Mao broke from the Soviet Union in the 1960s when Khrushchev was in power, believing the Soviets to be too revisionist and soft toward the West. Mao believed China should be leading the communist world.
That vision failed, but ironically it led to the restoration of relations between China and the US, the first major step toward the creation of the China of today. Mao’s communist puritanism died with him and a China that came to embrace trade followed. The result is the China of today: A China of corporations, billionaires and foreign investment.
It is this China that casts serious doubts on the narrative of communist domination heard in some segments of the American political sphere.
But while China may be capitalistic in practice, the ruling CCP still preaches socialism. Marxist theory is still taught in schools, corporations pledge to modify products to reflect socialist practices and the CCP still mandates that often heretical policies are steppingstones toward communist paradise.
In a recent essay in Foreign Affairs Magazine, Cai Xia, a former professor at the Central Party School of the Chinese Communist Party, reflects on the ideological gymnastics party members must perform. She writes that thought leaders in the CCP must work to connect contemporary Party policies – policies that are often antithetical to communism – to orthodox Maoism. The former indoctrinator has since fled China and sought refuge in the US.
Maoism Inc.
This kind of reconfiguring demands a depth of intellect that is uncommon. Luckily for the CCP, there is no shortage of that.
Another one of the great paradoxes of the CCP is its shift from being a coalition of peasants to an entourage of billionaires. Of the more than 1.4 billion people in China, only around 80-90 million are CCP members. Considering the CCP’s omnipotence in China, one would think that everyone would want to be part of the club.
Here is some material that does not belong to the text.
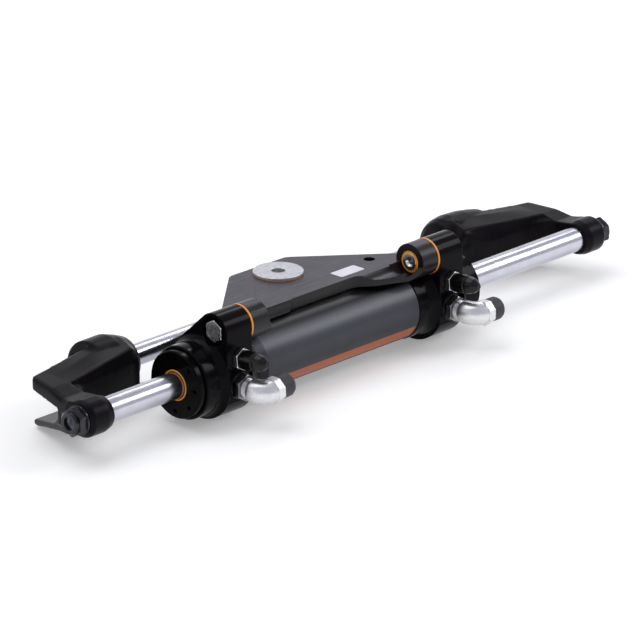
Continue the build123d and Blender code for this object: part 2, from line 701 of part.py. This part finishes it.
def build():
    """All the pieces by node name."""
    nodes = {"piston_rod": piston_rod(), "piston": piston(), "piston_seal": piston_seal(),
             "piston_clips": piston_clips(), "support_rod": support_rod()}
    left = bracket((mid_u, mid_section), far_section, end_section, left_rear_boss)
    nodes["bracket_left"] = mirror(left, Plane.YZ)
    nodes["bracket_right"] = bracket((turn_u, turn_section), right_far_section, right_end_section,
                                     right_rear_boss)
    for side, shape in both_sides(rod_nut()).items():
        nodes["rod_nut_" + side] = shape
    for side, shape in both_sides(support_nut()).items():
        nodes["support_nut_" + side] = shape
    carried = {"end_block": end_block(), "gland": gland(), "gland_ring": gland_ring(),
               "rod_wiper": rod_wiper(), "rod_seal": rod_seal(), "pivot_bolt": pivot_bolt(),
               "thrust_bushing": thrust_bushing(), "pivot_bushing": pivot_bushing()}
    for name, shape in carried.items():
        for side, half in both_sides(shape).items():
            nodes[name + "_" + side] = at_cylinder(half)
    for name, shape in {"barrel": barrel(), "pivot_plate": pivot_plate(),
                        "tiller_bushing": tiller_bushing(),
                        "tiller_washer": tiller_steel_washer()}.items():
        nodes[name] = at_cylinder(shape)
    for side, sign, dip in (("left", -1, left_outlet_dip), ("right", 1, right_outlet_dip)):
        x = sign * port_x
        for name, shape in (("bleeder_", bleeder()), ("bleeder_cap_", bleeder_cap())):
            sunk = Pos(-spot_depth, 0, 0) * shape
            nodes[name + side] = at_cylinder(fitting(sunk, x, bleed_z, bleed_tilt))
        nodes["port_seal_" + side] = at_cylinder(fitting(port_seal(), x, port_z))
        nodes["jam_nut_" + side] = at_cylinder(fitting(jam_nut(), x, port_z))
        nodes["elbow_" + side] = at_cylinder(fitting(elbow(dip), x, port_z))
        nodes["port_cap_" + side] = at_cylinder(fitting(port_cover(dip), x, port_z))
    return nodes


if __name__ == "__main__":
    os.makedirs("parts", exist_ok=True)
    for name, shape in build().items():
        export_step(shape, "parts/" + name + ".step")
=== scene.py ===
import math

import bmesh
import bpy
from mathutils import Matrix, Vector


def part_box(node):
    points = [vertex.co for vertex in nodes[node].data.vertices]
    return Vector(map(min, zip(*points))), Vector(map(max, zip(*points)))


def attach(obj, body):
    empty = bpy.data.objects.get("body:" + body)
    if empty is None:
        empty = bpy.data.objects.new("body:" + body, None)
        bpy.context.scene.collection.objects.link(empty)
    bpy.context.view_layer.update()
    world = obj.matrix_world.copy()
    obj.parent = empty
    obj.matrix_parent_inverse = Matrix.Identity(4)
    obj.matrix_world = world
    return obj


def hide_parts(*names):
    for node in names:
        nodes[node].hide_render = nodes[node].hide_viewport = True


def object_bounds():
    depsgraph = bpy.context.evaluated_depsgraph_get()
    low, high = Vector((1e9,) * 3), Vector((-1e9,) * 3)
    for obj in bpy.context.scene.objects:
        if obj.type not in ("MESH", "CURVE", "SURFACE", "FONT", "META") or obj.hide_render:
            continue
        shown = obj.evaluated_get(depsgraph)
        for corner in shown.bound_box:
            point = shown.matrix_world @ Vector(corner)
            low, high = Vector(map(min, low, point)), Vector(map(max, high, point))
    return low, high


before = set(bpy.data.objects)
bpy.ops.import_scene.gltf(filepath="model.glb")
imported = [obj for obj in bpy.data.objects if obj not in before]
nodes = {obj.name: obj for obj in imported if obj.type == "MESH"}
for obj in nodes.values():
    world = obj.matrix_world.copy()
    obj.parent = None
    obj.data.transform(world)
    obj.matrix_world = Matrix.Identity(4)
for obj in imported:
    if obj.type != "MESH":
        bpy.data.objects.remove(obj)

# Everything is in metres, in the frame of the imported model: +X along the rods, +Y to the back, +Z up.
MM = 0.001
cad_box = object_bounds()

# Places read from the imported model
barrel_low, barrel_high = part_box("barrel")
barrel_mid = (barrel_low + barrel_high) / 2
rod_mid = sum(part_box("piston_rod"), Vector()) / 2
floor_z = cad_box[0][2]

# The plain print on the barrel, with painted shadow and painted light over it; angles are below the
# horizontal line along the barrel's front
STRIPE_TOP = math.radians(23.1)
STRIPE_BOTTOM = math.radians(45.0)
STRIPE_SOFT = 0.008                  # softness of the stripe's long edges, in radians
STRIPE_SLANT = 4.2 * MM              # slant of the stripe's ends, a radian of the barrel
STRIPE_LEFT = 85.8 * MM              # the stripe's ends, from the middle of the barrel
STRIPE_RIGHT = 76.1 * MM
PRINT_SOFT = 0.2 * MM                # softness of an edge where one colour meets the next
PRINT_FROM = -119.5 * MM             # where the print begins, on the left end block
# Painted shadow: between these angles the print darkens to near black along the barrel's top, under the
# plate
PAINTED_SHADOW_ANGLES = (math.radians(-60), math.radians(-49))
# Painted light: from these angles the print fades from bright, just below the painted shadow, down to its
# own blue-grey
PAINTED_LIGHT_ANGLES = (math.radians(-47), math.radians(8))
STRIPE_ORANGE = (0.50, 0.100, 0.016)
# Colour of the painted shadow, then colour of the painted light, then the print's own blue-grey
PAINTED_SHADOW_COLOUR = (0.0015, 0.0015, 0.0018)
PAINTED_LIGHT_COLOUR = (0.084, 0.088, 0.106)
PRINT_BASE = (0.019, 0.022, 0.031)

# Other paint
PAINT_TINT = (0.95, 0.86, 1.0, 1)    # the black paint's sheen is a little purple
LIP_R = 10.2 * MM                    # the wiper is dark from the rod out to here
LIP_DARK = (0.006, 0.006, 0.007)
PLATE_SIDE = (0.0055, 0.0042, 0.0055)
PLATE_UPWARD = (0.90, 0.985)         # upward part of the normal where paint gives way to bare metal

# Grain of the finishes
TONES = (0.35, 0.65)                 # the part of a noise's range between its two tones
MOTTLE_DETAIL = 4.0
GRAIN_DETAIL = 3.0
EDGE_SAMPLES = 6

# Pieces made here, in mm
CAST_VOXEL = 0.8
CAST_ROUNDS = 6
CAST_EASE = 0.5
CAST_WELD = 0.002
STICKER_AT = (4.6, -57.4)
STICKER_LONG = 24.4
STICKER_WIDE = 11.8
STICKER_THICK = 0.12
STICKER_CORNER = 0.8
STICKER_CORNER_STEPS = 4
BUSHING_PROUD = 0.7                  # how far the tiller bushing stands out of the plate's face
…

One reason why the number is relatively low is because the CCP does not make joining easy. Admission into the party requires a series of classes in communist history and Maoist theory, tests and interviews. Being successful has been compared to gaining admission into the Ivy League.
Often, the reasons for joining the CCP are vocational. Students know that having CCP membership on their resume makes them more competitive, professionals know that joining the managerial class is often determined by party membership and business owners know how vital being a good communist is for being successful in business.
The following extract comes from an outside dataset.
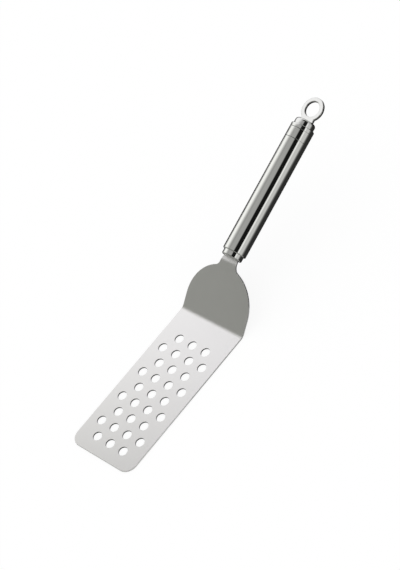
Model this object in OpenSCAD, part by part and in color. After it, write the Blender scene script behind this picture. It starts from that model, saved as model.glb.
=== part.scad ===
// Perforated steel turner with a cranked blade and a welded hollow handle.
// X runs across the blade, +Y towards the hanging eye and +Z up.
// The flat underside of the blade lies on z = 0, under the middle of the tool.

/* [Sheet blade] */
// Thickness of the blade sheet
sheet_t = 1.2; // [0.8:0.1:1.6]
// Width of the blade
blade_w = 64; // [56:1:80]
// Length of the flat blade, from its tip to the bend line
blade_len = 134.6; // [128:0.2:170]
// Radius of the two corners at the tip
tip_corner_r = 9; // [4:0.5:16]
// Rounding of the bend at the shoulder, measured on the sheet's middle surface
blade_bend_r = 7; // [1.5:0.1:9]

/* [Drain holes] */
// Diameter of a drain hole
hole_d = 7.4; // [5:0.1:9]
// Distance between neighbouring holes, in a row and from row to row
hole_pitch = 14; // [12:0.25:14.5]
// Distance from the bend line to the first row of holes
first_row = 24.2; // [14:0.2:28]
// Least distance from the last row of holes to the tip
tip_margin = 13; // [8:0.5:30]
// Least distance from the middle of a hole to the blade's side
side_margin = 10; // [7:0.5:20]

/* [Shoulder and neck] */
// Angle between the blade and the shoulder
shoulder_rise = 38.8; // [30:0.2:50]
// Length of the shoulder's straight sides, before they turn in
shoulder_side = 12.5; // [6:0.5:16]
// Step in from the front plug's side to the side of the neck
neck_step = 0.95; // [0.2:0.05:2.5]
// Angle at which each side of the neck draws in towards the handle
neck_taper = 12; // [6:0.5:16]
// Radius of the hollow curve between shoulder and neck
neck_fillet_r = 5; // [3:0.5:9]
// Straight stretch between that hollow curve and the bend at the neck
neck_flat = 0.15; // [0.1:0.05:10]
// Rounding of the bend at the neck, measured on the sheet's middle surface
neck_bend_r = 7; // [4:0.5:9]
// Length of the neck, from its bend to the handle
neck_show = 3.9; // [3:0.1:8]
// Metal on each side of the tang's slot in the front plug
tang_land = 2.85; // [1.5:0.05:4]

/* [Handle tube] */
// Angle between the blade and the handle
handle_rise = 17.4; // [5:0.2:30]
// Outer diameter of the handle tube
tube_d = 18.9; // [17:0.1:24]
// Wall of the handle tube
tube_wall = 1.5; // [0.8:0.1:2]
// Length of the handle tube
tube_len = 107.6; // [80:0.2:140]
// Rounding of the tube's outer rim at both ends
tube_rim_r = 0.7; // [0.2:0.1:1]
// Width of a turned line round the tube
line_w = 0.35; // [0.2:0.05:0.8]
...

China’s richest citizens are often party members and multiple billionaires served in the People’s Congress. There will likely be more, as China produces more billionaires than any other country.
This is a far cry from the revolutionary peasants that led the Communist Party to total victory and not everyone is satisfied with China’s reforms. Illegal political parties such as the Maoist Communist Party of China have been established to oppose revisions and return China to Maoism.
The people’s empire
For all the changes the CCP has made over the years, it still maintains many of the same enemies.
Few organizations can claim to have killed more nationalists than the CCP. Communism is supposed to be antithetical to nationalism and the history of the CCP reflects this. It was the star against the sun: Chinese communists fought Chinese nationalists intermittently for more than two decades, with a break in between for Chinese communists to focus on killing Japanese nationalists instead.
Beijing is still antagonistic toward Tokyo and Chiang Kai-shek’s descendants in Taipei – though not for the same reasons.
Like the Nietzschean warning about staring into the abyss, the CCP now resembles its nationalist enemies more than ever. Beijing has spent years demanding and creating more territory in the South China Sea encompassed by its nine-dash line. This has put the People’s Republic at odds with countries that could have been allies against the West, including communist-controlled Vietnam.
China has spent billions investing in the infrastructure of other countries and expanding its global trade initiative, the Belt and Road. That is money that could have been invested in the countryside.
The PRC has found partners in theocratic Iran and nationalistic Russia and found enemies in former colonial victims like India. It is nearly indisputable that Beijing favors Seoul over Pyongyang.
Chinese media outlets such as the Global Times promote hard-line nationalistic views and Chinese film increasingly portrays China as a global actor and, with a rising number of military bases and ports in the Indian Ocean and the South China Sea, it is hard to dispute that China is not one.
Some of this nationalism might be pragmatic.
E.W. Gentry Sayad, a founder and managing partner of Sayad and Associates LLC, a law firm specializing in international law and business consulting, told TMS that President Xi Jinping’s promotion of nationalism to deflect from economic issues has become the focus of the Chinese population.
Survival of the fittest
The CCP is a paradox. The myths and realities behind the veil of the party grow every day and trying to dispel fiction from fact will likely elude China watchers for decades.
What is known is the Darwinian nature of the party. Many have been predicting the CCP’s fall for years, like the Soviet Union before it. But the Communist Party of China has learned to evolve when necessary. One wonders what Mao would think of the modern CCP, a party that has embraced the free market and sent billionaires and millionaires to represent the Chinese peasantry.
But in reality it doesn’t matter what Mao would think. He’s not here, while the Communist Party of China very much is.